Rz. 61

Verfügungen in einem gemeinschaftlichen Testament oder Erbvertrag sind ebenfalls der ergänzenden Auslegung zugänglich. Handelt es sich um die ergänzende Auslegung einer wechselbezüglichen Verfügung nach dem Tod des Längstlebenden, kommt es auf den hypothetischen Willen des zweiten Ehegatten an, da nur dessen Schlussverfügung Wirksamkeit erlangen kann. Allerdings ist hierbei die bei Testamentserrichtung bestehende Willensrichtung beider Ehegatten zugrunde zu legen.[247] Die vorstehenden Ausführungen gelten auch für den Fall, dass nach dem Tod des erstversterbenden Ehegatten für dessen wechselbezügliche Verfügungen eine ergänzende Auslegung in Betracht kommen sollte. Diese kann dazu führen, die Bindung des längstlebenden Ehegatten einzuschränken oder sogar zu beseitigen.[248] Kommt man jedoch zu dem Ergebnis, dass nur für den überlebenden Ehegatten gesagt werden kann, dass er, hätte er die Sachlage gekannt, eine Wechselbezüglichkeit nicht gewollt hätte, ist für eine ergänzende Auslegung kein Raum. Hier bleibt nur die Anfechtung. Die Auswirkungen einer Anfechtung beurteilen sich dann nach § 2270 Abs. 1 BGB. Somit kann sich die ergänzende Auslegung nur sowohl auf die Verfügung des erstverstorbenen als auch auf die des zweiten Ehegatten, nämlich jeweils auf das Element der Wechselbezüglichkeit, beziehen.

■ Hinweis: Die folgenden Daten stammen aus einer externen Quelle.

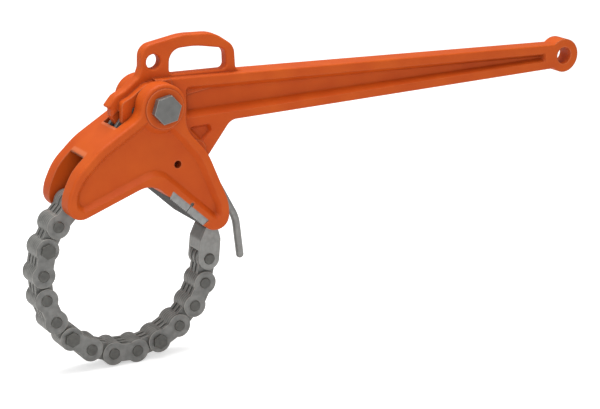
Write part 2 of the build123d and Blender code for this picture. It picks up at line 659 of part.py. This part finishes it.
# Chain: outer links have four plates and two riveted pins, inner links three plates.
outer_rows = [row * PLATE_SPACING for row in (-3, -1, 1, 3)]
inner_rows = [row * PLATE_SPACING for row in (-2, 0, 2)]
outer_face = 3 * PLATE_SPACING + plate_thickness / 2
pin_half_length = outer_face + PIN_PROUD
for number in range(link_count):
    is_outer = number % 2 == 0
    start = pin_place(number)
    link_bearing = bearing(start, pin_place(number + 1))
    bore_radius = PIN_DIAMETER / 2 + (0 if is_outer else PIN_FIT)
    with BuildPart() as plates:
        for row in outer_rows if is_outer else inner_rows:
            with BuildSketch(side_plane(row, start, link_bearing)):
                with Locations((0, 0), (CHAIN_PITCH, 0)):
                    Circle(PLATE_HEIGHT / 2)
                with Locations((CHAIN_PITCH / 2, 0)):
                    Rectangle(CHAIN_PITCH, PLATE_WAIST)
                with Locations((0, 0), (CHAIN_PITCH, 0)):
                    Circle(bore_radius, mode=Mode.SUBTRACT)
            extrude(amount=plate_thickness / 2, both=True)
    name = f"link_{number + 1:02d}_plates"
    plates.part.label = name
    export_step(plates.part, f"parts/{name}.step")
    if not is_outer:
        continue
    with BuildPart() as pins:
        for end in (number, number + 1):
            with BuildSketch(side_plane(0, pin_place(end), link_bearing)):
                Circle(PIN_DIAMETER / 2)
            extrude(amount=pin_half_length, both=True)
        chamfer(pins.faces().filter_by(Axis.Y).edges(), PIN_CHAMFER)
        for end in (number, number + 1):
            if end in JOINING_PINS:
                with BuildSketch(side_plane(-outer_face, pin_place(end), link_bearing)):
                    RegularPolygon(JOINING_HEAD_FLATS / 2, 6, major_radius=False)
                extrude(amount=JOINING_HEAD_HEIGHT)
                with BuildSketch(side_plane(outer_face, pin_place(end), link_bearing)):
                    RegularPolygon(JOINING_HEAD_FLATS / 2, 6, major_radius=False)
                extrude(amount=-JOINING_HEAD_HEIGHT)
    name = f"link_{number + 1:02d}_pins"
    pins.part.label = name
    export_step(pins.part, f"parts/{name}.step")

# Latch: two side plates on the last pin, blocks between them, and the rod that swings them.
latch_place = pin_place(link_count)
latch_bearing = bearing(latch_place, hook_place)
hook_reach = hypot(hook_place[0] - latch_place[0], hook_place[1] - latch_place[1])
finger_reach = hook_reach + HOOK_PIN_DIAMETER / 2 + HOOK_CLEARANCE
neck_left = -HOOK_PIN_DIAMETER / 2 - HOOK_SIDE_ROOM
latch_corners = [
    ((0.0, LATCH_LOBE_RADIUS), 0),
    ((31.0, 14.0), 14.0),
    ((49.0, 5.5), 6.0),
    ((62.0, neck_left + 1), 5.0),
    ((finger_reach - 3.0, neck_left), 6.0),
    ((finger_reach - 0.6, 10.0), 3.0),
    ((finger_reach + 16.0, 10.0), 8.0),
    ((finger_reach + 29.0, -4.0), 12.0),
    ((finger_reach + 29.0, -15.0), 8.0),
    ((hook_reach + 6.0, -23.0), 20.0),
    ((49.0, -14.5), 14.0),
    ((30.0, -19.5), 12.0),
    ((0.0, -LATCH_LOBE_RADIUS), 0),
]
with BuildSketch() as latch_profile:
    rounded(latch_corners)
    Circle(LATCH_LOBE_RADIUS)
    with BuildLine() as notch_roof:
        neck_angle = degrees(asin(neck_left / finger_reach))
        ThreePointArc(polar(finger_reach, 8), polar(finger_reach, 0), polar(finger_reach, neck_angle))
        Line(notch_roof.vertices().sort_by(Axis.Y)[0].center(), (hook_reach, neck_left))
        Line((hook_reach, neck_left), polar(finger_reach - 12, 8))
        Line(polar(finger_reach - 12, 8), polar(finger_reach, 8))
    make_face(notch_roof.edges(), mode=Mode.SUBTRACT)
with BuildPart() as latch_plates:
    for side in (-1, 1):
        with BuildSketch(side_plane(side * 3 * PLATE_SPACING, latch_place, latch_bearing)):
            add(latch_profile.sketch)
            Circle(PIN_DIAMETER / 2, mode=Mode.SUBTRACT)
        extrude(amount=plate_thickness / 2, both=True)
latch_plates.part.label = "latch_plates"
export_step(latch_plates.part, "parts/latch_plates.step")

rod_places = [(hook_place[0] + x, hook_place[1] + z) for x, z in ROD_ROUTE]
with BuildPart() as latch_rod:
    with BuildLine(side_plane(0)) as rod_line:
        FilletPolyline(*rod_places, radius=ROD_BENDS)
    with BuildSketch(Plane(origin=rod_line.line @ 0, z_dir=rod_line.line % 0)):
        Circle(ROD_DIAMETER / 2)
    sweep(path=rod_line.line)
    with Locations(rod_line.line @ 1):
        Sphere(ROD_DIAMETER / 2)
latch_rod.part.label = "latch_rod"
export_step(latch_rod.part, "parts/latch_rod.step")

with BuildPart() as latch_block:
    with BuildSketch(side_plane(0, latch_place, latch_bearing)):
        add(latch_profile.sketch)
        Circle(LATCH_BLOCK_START, mode=Mode.SUBTRACT)
    extrude(amount=outer_face - plate_thickness, both=True)
    add(latch_rod.part, mode=Mode.SUBTRACT)
latch_block.part.label = "latch_block"
export_step(latch_block.part, "parts/latch_block.step")

with BuildPart() as latch_pin:
    with BuildSketch(side_plane(0, latch_place)):
        Circle(PIN_DIAMETER / 2)
    extrude(amount=pin_half_length, both=True)
    chamfer(latch_pin.faces().filter_by(Axis.Y).edges(), PIN_CHAMFER)
latch_pin.part.label = "latch_pin"
export_step(latch_pin.part, "parts/latch_pin.step")
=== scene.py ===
import bpy
import math
from mathutils import Matrix, Vector


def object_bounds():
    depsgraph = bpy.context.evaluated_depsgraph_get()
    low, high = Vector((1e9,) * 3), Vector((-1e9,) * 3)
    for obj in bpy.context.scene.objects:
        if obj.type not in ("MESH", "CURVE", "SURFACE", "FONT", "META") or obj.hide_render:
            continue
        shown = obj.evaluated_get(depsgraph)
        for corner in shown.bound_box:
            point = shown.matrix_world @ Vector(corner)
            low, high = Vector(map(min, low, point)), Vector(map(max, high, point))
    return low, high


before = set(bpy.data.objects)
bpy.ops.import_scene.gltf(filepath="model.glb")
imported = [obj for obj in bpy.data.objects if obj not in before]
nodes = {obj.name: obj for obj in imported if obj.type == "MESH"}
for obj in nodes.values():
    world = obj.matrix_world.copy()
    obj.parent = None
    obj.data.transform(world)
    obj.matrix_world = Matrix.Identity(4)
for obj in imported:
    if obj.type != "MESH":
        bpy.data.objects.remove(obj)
cad_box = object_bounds()
bpy.ops.object.select_all(action="DESELECT")


# The jaw and the handle are ductile iron sand castings, fettled and dip painted orange.
# The paint lies over the grain of the cast skin. Painted shade darkens the tight hollows,
# and a painted highlight makes the outer edges paler.
def linear(hex_colour):
    """An sRGB hex colour as linear red, green, blue and an alpha of 1."""
    parts = [int(hex_colour[i : i + 2], 16) / 255 for i in (1, 3, 5)]
    return [p / 12.92 if p <= 0.04045 else ((p + 0.055) / 1.055) ** 2.4 for p in parts] + [1.0]


def add_node(tree, kind, settings=None, **links):
    """Adds a node, sets its properties and inputs, and links inputs by name, or by number as i0."""
    node = tree.nodes.new(kind)
    for name, value in (settings or {}).items():
        if hasattr(node, name):
            setattr(node, name, value)
        else:
            node.inputs[name].default_value = value
    for name, source in links.items():
        socket = int(name[1:]) if name[1:].isdigit() else name
        tree.links.new(source, node.inputs[socket])
    return node


def mix_colours(tree, share, start, end):
    """Mixes from one colour to another by a share. Each colour is a hex text or a socket."""
    mix = add_node(tree, "ShaderNodeMix", {"data_type": "RGBA"}, i0=share)
    for number, colour in ((6, start), (7, end)):
        if isinstance(colour, str):
            mix.inputs[number].default_value = linear(colour)
        else:
            tree.links.new(colour, mix.inputs[number])
    return mix.outputs[2]


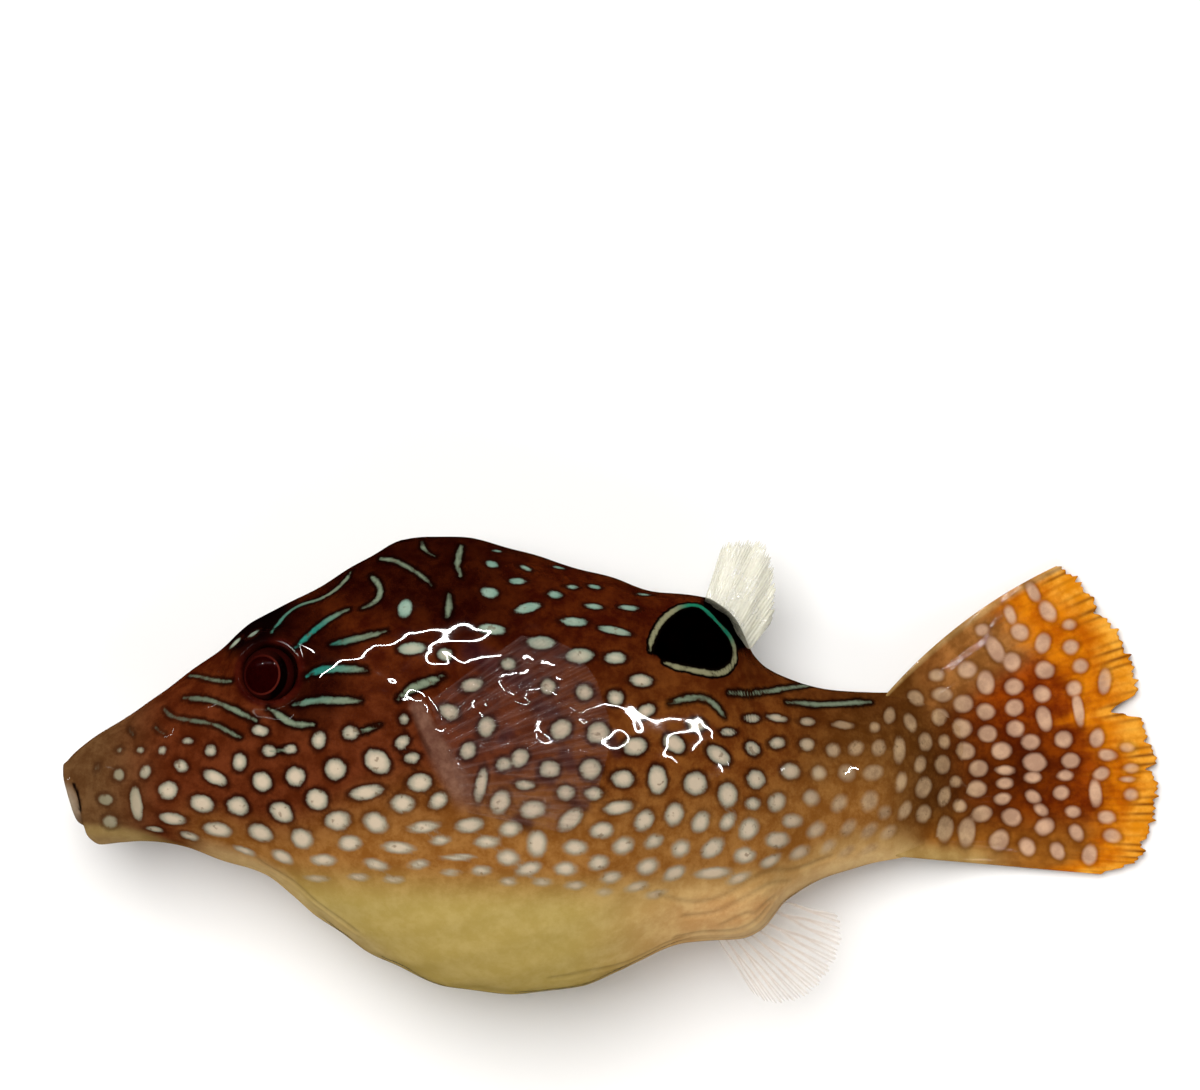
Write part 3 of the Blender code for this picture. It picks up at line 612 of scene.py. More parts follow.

Eine ergänzende Auslegung ist daher nur möglich, wenn man sagen kann, dass beide Ehegatten, wären sie mit dem jetzigen Sachverhalt bei Testamentserrichtung konfrontiert gewesen, für diesen Fall eine Ausnahme von der Wechselbezüglichkeit gemacht, im Übrigen aber ihre Verfügungen aufrechterhalten hätten (siehe näher hierzu die Kommentierung zu § 2270 BGB).

[247] MüKo/Leipold, § 2084 Rn 105.
[248] MüKo/Leipold, § 2084 Rn 106, 107 m.w.N.